Over at the CFA Center for Financial Market Integrity, Kurt Schacht intoned, “This is an insult to investors given what they’ve experienced over the past year” – apparently not noticing the irony. He then added, hilariously, “Small companies have had plenty of time to plan for this” – apparently meaning that somehow during hard times companies are better positioned to give away all of their profits to accountants.
Meanwhile, Lord & Benoit, a consulting company that has grown rich helping its clients survive S-Ox, announced a seminar that would make the case that because Sarbanes-Oxley increases trust in companies, it is now crucial to getting us out of this recession. Good luck with that.

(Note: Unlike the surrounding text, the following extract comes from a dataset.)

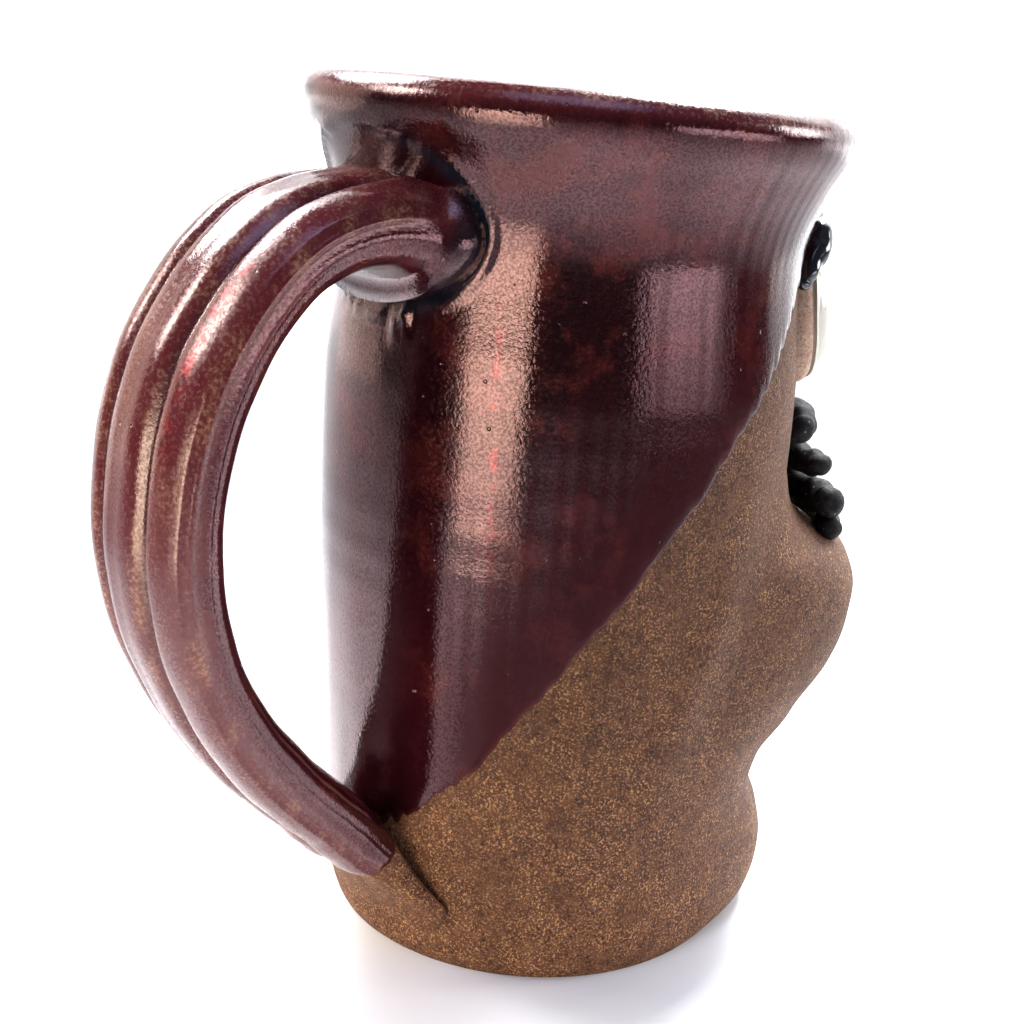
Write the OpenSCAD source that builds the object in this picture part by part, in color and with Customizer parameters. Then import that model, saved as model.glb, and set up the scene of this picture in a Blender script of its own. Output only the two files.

Now don’t get me wrong. I’m not against the idea of Sarbanes-Oxley. Indeed, many executives at big companies have told me that meeting those regulatory demands has helped them to better understand their companies and to streamline their operations. What I’m against is the punitive, unfair, and biased nature of the S-Ox – that, and the fact it rewards parasites even as it punishes producers. Were it voluntary, and coupled with rewards for good behavior – like the Baldridge Award – I’d cheer it.
Thankfully, even the Federal government – if only because it is under duress to actually create real jobs — is finally figuring out the evil and mischief that S-Ox represents. In fact, this week’s vote merely made permanent what was temporary waiver for under-$75M companies announced a few months ago. Better yet, the new bill also calls for a study to move the waiver up to $250 million – a figure much more in line with fast growing tech firms, which can reach that valuation before they even show a profit.
When that day comes, I’ll break out the champagne – then sit back and watch as big corporations, their ox now being gored for a change, howl for relief.